** start Dataset content **
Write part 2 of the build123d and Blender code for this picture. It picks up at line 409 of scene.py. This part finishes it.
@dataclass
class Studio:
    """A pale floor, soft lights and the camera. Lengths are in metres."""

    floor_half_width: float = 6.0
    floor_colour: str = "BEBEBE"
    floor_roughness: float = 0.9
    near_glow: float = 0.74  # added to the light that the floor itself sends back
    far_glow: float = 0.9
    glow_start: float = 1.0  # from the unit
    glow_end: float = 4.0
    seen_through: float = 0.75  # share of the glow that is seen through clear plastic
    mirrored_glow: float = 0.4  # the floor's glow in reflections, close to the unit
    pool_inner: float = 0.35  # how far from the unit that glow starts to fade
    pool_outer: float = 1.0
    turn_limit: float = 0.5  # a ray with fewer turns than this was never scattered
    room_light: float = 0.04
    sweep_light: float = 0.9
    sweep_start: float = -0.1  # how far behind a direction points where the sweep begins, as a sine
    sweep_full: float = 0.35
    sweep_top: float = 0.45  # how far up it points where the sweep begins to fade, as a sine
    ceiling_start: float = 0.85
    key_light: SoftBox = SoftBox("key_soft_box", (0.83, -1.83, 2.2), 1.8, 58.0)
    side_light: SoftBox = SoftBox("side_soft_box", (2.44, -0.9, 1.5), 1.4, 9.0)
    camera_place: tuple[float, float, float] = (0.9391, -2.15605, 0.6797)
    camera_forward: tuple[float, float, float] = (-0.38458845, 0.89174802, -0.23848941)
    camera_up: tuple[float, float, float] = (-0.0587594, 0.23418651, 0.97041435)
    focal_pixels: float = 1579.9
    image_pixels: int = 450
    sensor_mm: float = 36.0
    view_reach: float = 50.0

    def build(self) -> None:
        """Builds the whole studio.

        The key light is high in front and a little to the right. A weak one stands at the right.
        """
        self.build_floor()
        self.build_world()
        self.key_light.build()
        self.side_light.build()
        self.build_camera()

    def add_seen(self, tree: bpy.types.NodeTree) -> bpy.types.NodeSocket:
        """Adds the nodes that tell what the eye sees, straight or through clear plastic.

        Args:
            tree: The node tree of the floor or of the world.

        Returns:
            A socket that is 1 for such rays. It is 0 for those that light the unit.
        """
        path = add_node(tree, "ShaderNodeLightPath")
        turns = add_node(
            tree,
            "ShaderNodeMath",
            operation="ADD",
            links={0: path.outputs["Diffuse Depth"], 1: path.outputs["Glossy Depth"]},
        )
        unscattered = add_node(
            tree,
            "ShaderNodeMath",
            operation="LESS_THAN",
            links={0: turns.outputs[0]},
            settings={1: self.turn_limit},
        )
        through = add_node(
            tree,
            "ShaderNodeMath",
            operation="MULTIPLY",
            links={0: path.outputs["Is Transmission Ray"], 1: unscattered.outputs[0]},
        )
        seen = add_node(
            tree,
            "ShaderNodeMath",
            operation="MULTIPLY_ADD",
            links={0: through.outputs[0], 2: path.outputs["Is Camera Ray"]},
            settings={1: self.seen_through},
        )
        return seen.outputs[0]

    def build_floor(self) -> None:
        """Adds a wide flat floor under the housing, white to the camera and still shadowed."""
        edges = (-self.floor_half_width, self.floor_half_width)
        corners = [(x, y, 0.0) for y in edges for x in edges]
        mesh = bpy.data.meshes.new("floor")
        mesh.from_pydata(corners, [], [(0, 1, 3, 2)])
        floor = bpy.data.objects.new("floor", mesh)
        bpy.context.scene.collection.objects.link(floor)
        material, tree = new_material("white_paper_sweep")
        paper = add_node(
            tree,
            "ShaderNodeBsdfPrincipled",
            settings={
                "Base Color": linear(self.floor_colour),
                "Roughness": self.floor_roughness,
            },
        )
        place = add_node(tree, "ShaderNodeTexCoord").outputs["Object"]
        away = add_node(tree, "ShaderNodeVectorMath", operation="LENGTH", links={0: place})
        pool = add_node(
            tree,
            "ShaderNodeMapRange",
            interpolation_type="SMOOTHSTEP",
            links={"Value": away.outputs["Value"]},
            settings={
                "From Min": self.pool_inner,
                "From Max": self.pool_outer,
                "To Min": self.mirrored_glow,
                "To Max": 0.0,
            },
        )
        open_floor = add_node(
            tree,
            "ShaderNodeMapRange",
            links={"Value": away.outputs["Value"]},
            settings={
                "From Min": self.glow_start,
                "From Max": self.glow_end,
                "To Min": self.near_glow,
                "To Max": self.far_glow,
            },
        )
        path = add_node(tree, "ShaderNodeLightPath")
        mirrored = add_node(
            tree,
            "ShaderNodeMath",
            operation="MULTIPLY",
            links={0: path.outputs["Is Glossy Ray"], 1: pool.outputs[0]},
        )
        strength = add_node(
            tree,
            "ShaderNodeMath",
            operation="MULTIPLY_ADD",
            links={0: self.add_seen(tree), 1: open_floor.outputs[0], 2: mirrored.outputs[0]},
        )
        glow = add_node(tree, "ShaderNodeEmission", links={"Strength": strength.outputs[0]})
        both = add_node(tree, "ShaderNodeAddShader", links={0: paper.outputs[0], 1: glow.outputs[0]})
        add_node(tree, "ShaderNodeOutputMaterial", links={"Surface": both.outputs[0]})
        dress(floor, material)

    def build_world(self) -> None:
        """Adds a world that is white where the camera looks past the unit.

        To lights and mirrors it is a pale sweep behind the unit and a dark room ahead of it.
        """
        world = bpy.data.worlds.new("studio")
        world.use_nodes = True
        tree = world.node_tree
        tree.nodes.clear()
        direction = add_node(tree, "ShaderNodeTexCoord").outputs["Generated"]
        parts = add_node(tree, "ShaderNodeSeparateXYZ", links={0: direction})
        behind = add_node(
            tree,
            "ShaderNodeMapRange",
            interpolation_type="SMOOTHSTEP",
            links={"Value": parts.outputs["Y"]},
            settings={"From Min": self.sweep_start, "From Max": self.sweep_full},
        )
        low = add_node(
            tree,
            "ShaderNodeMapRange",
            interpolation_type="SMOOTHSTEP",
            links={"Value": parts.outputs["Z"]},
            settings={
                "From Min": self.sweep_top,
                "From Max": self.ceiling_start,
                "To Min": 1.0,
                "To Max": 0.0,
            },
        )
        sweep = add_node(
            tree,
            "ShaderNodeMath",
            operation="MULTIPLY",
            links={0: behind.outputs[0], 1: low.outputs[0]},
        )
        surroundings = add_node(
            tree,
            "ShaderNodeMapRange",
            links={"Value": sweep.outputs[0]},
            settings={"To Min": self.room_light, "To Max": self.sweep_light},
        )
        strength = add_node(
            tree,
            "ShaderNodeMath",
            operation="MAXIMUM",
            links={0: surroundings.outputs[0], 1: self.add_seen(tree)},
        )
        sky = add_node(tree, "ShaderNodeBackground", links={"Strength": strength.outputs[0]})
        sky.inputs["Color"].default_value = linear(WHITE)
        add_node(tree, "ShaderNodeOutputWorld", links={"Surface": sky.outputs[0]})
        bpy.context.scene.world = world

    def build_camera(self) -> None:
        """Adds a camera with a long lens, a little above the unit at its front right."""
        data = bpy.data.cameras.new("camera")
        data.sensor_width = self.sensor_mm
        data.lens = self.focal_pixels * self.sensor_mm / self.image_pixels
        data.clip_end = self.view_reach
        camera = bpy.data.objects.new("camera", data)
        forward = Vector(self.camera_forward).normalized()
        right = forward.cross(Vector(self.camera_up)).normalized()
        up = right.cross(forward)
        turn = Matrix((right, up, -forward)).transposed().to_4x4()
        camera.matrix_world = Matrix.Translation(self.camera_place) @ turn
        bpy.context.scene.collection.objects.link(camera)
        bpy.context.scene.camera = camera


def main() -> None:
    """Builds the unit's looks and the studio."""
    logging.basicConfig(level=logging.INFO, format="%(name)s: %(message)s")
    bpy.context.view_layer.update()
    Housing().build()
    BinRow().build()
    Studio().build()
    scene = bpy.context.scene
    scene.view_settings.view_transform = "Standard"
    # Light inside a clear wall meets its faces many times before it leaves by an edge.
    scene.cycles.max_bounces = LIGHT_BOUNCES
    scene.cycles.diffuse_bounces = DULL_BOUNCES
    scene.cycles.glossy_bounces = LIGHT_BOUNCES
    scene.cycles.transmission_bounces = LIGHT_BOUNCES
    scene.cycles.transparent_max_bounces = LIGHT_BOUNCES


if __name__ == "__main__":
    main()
** end Dataset content **
**Exercise description:**
Only the lines from the one containing "bpy.context.view_layer.update()" to the end of the data should be printed, exactly as they stand.

**Response below:**
    bpy.context.view_layer.update()
    Housing().build()
    BinRow().build()
    Studio().build()
    scene = bpy.context.scene
    scene.view_settings.view_transform = "Standard"
    # Light inside a clear wall meets its faces many times before it leaves by an edge.
    scene.cycles.max_bounces = LIGHT_BOUNCES
    scene.cycles.diffuse_bounces = DULL_BOUNCES
    scene.cycles.glossy_bounces = LIGHT_BOUNCES
    scene.cycles.transmission_bounces = LIGHT_BOUNCES
    scene.cycles.transparent_max_bounces = LIGHT_BOUNCES


if __name__ == "__main__":
    main()